III. Butler’s Pro Se Brief Is Not Properly Before Us.
Finally, Butler raises a host of additional arguments in a pro se brief,
notwithstanding the fact that he is represented by counsel. But neither Butler nor
his counsel formally submitted a motion to include this brief in the appellate
record, and we are under no obligation to consider pro se submissions from
represented defendants who have otherwise failed to formally request hybrid
8 representation. 1 See United States v. Tutino, 883 F.2d 1125, 1141 (2d Cir. 1989)
(denying hybrid representation where “[defendant] offered no compelling reason
to justify his appearance as co-counsel”); see also Clark v. Perez, 510 F.3d 382, 395
(2d Cir. 2008) (noting that defendants proceeding partially or wholly pro se must
nonetheless “abide by rules of procedure” (internal quotation marks omitted)). In
fact, Butler’s counsel expressly declined to include Butler’s proposed supplemental
arguments in his brief because he did not consider them to be legally “viable,”

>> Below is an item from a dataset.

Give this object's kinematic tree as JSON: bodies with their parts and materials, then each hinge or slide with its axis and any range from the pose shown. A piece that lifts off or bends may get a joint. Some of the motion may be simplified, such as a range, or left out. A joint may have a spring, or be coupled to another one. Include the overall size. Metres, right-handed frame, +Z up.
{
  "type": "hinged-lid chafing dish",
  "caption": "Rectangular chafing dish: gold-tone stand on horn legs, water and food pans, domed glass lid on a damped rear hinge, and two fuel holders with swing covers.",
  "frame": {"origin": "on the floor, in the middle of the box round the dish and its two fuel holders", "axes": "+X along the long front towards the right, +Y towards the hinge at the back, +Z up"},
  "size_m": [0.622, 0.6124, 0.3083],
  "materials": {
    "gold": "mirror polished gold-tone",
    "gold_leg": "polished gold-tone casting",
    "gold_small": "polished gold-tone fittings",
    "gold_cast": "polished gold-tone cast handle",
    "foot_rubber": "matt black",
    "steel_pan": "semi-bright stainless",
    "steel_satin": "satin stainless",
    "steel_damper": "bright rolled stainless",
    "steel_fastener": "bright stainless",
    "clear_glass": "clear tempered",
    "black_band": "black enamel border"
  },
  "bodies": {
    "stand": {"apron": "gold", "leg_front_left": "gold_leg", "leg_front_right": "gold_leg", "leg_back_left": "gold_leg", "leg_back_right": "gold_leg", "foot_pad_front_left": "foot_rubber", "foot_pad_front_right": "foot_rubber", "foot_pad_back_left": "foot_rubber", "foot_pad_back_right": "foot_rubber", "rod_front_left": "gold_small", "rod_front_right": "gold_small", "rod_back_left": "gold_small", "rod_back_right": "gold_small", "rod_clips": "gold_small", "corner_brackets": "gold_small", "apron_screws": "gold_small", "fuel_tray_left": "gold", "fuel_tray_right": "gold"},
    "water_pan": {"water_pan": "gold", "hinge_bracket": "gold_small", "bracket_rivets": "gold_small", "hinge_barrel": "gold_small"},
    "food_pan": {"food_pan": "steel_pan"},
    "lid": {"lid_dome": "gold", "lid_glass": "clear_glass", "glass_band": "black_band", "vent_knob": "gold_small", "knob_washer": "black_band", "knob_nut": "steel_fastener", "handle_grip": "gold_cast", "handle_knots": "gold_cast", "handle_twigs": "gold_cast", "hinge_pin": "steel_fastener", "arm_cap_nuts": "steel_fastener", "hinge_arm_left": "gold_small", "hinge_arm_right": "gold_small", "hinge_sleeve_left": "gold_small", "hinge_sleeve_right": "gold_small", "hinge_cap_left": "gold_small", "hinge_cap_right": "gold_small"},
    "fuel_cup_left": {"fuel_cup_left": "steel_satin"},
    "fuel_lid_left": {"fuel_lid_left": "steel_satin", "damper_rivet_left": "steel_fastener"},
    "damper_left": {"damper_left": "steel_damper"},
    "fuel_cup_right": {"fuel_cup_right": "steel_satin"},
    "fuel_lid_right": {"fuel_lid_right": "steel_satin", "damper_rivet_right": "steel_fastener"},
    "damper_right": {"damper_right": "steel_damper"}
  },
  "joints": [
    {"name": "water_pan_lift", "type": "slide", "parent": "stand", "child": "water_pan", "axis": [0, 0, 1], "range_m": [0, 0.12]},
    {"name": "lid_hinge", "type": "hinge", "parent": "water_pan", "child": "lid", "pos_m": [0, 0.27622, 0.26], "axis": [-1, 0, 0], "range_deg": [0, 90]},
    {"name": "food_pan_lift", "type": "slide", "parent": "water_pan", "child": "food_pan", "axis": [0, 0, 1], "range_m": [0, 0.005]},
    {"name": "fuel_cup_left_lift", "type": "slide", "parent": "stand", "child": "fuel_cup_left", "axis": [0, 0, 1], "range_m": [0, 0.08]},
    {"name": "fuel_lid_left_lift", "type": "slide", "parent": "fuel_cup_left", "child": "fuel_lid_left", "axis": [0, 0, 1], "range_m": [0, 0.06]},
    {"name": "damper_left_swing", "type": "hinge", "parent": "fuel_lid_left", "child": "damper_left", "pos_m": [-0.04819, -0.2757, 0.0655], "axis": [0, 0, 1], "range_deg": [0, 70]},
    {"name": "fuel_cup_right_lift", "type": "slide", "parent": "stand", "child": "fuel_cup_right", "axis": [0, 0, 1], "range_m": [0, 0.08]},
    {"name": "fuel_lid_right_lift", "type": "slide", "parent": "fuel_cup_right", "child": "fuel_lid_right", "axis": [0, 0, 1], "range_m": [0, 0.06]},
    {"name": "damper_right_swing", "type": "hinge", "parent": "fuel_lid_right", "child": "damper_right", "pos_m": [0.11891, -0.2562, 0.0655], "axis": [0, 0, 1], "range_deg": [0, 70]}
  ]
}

Butler Br. at 20 – a “strategic decision[]” that we generally “confide[] to counsel,”
“particularly . . . when the counsel’s reason for” doing so stands on “legal
grounds,” United States v. Rivernider, 828 F.3d 91, 107–08 (2d Cir. 2016). We
therefore decline to consider the arguments raised in Butler’s pro se brief.
1 Indeed, such “hybrid representation” – “in which [a defendant] is represented by counsel but supplements his lawyer’s work with selected [pro se] submissions” – is highly disfavored because it permits litigants to “make an end run around our procedural rules.” United States v. Hage, 74 F.4th 90, 93–94 (2d Cir. 2023) (Nardini, J., in chambers); see also United States v. Davis, 122 F.4th 71, 80 (2d Cir. 2024) (Sullivan, J., concurring) (“To permit as a matter of course a party to submit supplemental briefs on top of the briefs already filed by his counsel is to allow that party to unilaterally divert the Court’s attention from other appeals.”).
9 * * *
We have considered Butler’s remaining arguments and find them to be
without merit. Accordingly, we AFFIRM the judgment of the district court.